The second realization, that I need to act in the present, struck me as I was thinking about my hopes and dreams for the future and the Lonestar song “What About Now” came on the radio. I don’t particularly like this band, but a lot of country songs are grandfathered into my playlist since I grew up with them. Anyway, as I listened to the lyrics,
“We could hang around this town, forever making plans,
But there won’t ever be a better time to take this chance,”
I realized that the things I always meant to do just needed to be done. Now. There was nothing standing in my way of doing the small things that had been on my list for weeks, like renewing my library card, or even the big things, like finding a studio space or some other solution to my painting issues. That’s it. The answer was to just do it.
It’s funny how simple it is to take care of a molehill when you finally realize it isn’t actually a mountain.
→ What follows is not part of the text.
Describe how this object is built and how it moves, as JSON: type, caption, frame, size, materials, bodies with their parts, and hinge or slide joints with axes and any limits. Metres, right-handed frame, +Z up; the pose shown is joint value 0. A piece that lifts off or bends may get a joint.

Monday, September 20, 2010
Consulting the fleeting voices: What the trees would say
These leaves are new, different. I am different. So take courage and follow me to victory. Let's both roll on with that eternal round.
Sunday, September 5, 2010
Friday, August 20, 2010
Correction
I tend to do a lot of embarrassing things. Last week I was on the underground, and as the train was beginning to pull away from the platform, I reached out to grab a pole to steady myself. My fingertips were inches away from grasping it when a sudden lurch caused me to fall backwards onto someone's luggage. It was not a graceful fall. It was the slow motion kind where it appeared, to me and probably everyone watching, that I had more than one opportunity to stop myself before collapsing on what was probably some guy's tennis raquet or picture frame. But, unfortunately for myself and the luggage, I didn't. And, to add more awkwardness to the situation, I asked two people whose bag I thought it was if I had broken anything, neither of whom turned out to be its actual owner.
I guess in comparison, a typo in a blog post isn't that big of a deal.
Sunday, August 15, 2010
Jelly Beans and Excuses
I could not stay awake in my American art history class a couple years ago. It was 8:30 a.m., the lights were dim, and I had just worked a 3 ½ hour shift at my custodial job. And I had other excuses as to why it was impossible. But one day my professor, who apparently was annoyed that I was only awake for 20% of his class, put a soap-flavoured jelly bean on the table up front and issued the threat that the first person to fall asleep would have to eat it. I stayed awake. And I realized that it was not too hard. I simply needed the right motivation.
There is always an easy way out. And it doesn’t seem like it’s such a big deal the first time you say “it’s too hard” but pretty soon that phrase is stamped with a large red X over every worthy opportunity in your path. Sometimes you don’t even have to acknowledge that you’re passing things by. You just veer slightly to the left or right to avoid an obstacle, then another one. The path of least resistance makes men and rivers crooked, and whether you credit evil or entropy, the easy way does not lead anywhere worth going.
I’m not usually lazy, and this dialogue did not arise out of regrets. But I am reevaluating my excuses. Some of them are valid—not all of us can do everything. But even if it takes oddly-flavored jelly beans, I want to make sure I’m doing the most I can.
Monday, August 2, 2010
Musings from a Bus Ride to Bath
I just saw Stonehenge for the first time. As I looked at those stones that stood vertical before any known record bore witness of their existence, I wished I had been here before the roads. Perhaps even before the villages and maybe while the outer circle still guarded the inner one.
I've been in England for almost three weeks now. This is my second international traveling experience, my first being a visit to Caribbean islands that were reconstructed in the image of this place--with tin rooves replacing thatched ones. The West Indies were adopted and abandoned by the British and other European countries, and what is left is a facade intended to fool both its visitors and its inhabitants.
While I was there, I compared the real Caribbean to the pictures, films, and dollar store calendars that depict it. And now I find myself again comparing the original to the copy--the old world to its facade in the new one.
Before today I had already seen Stonehenge represented in a variety of media and circumstances. Though I barely allowed the thought to enter my mind, I felt tainted by my tendency to compare it to its image that comes with Windows to be used as a desktop background. Does there exist a more banal representation of a more revered monument to world history?
Not that I can think of. And as the bus continues on to Bath, I wonder how much it will resemble the pictures online.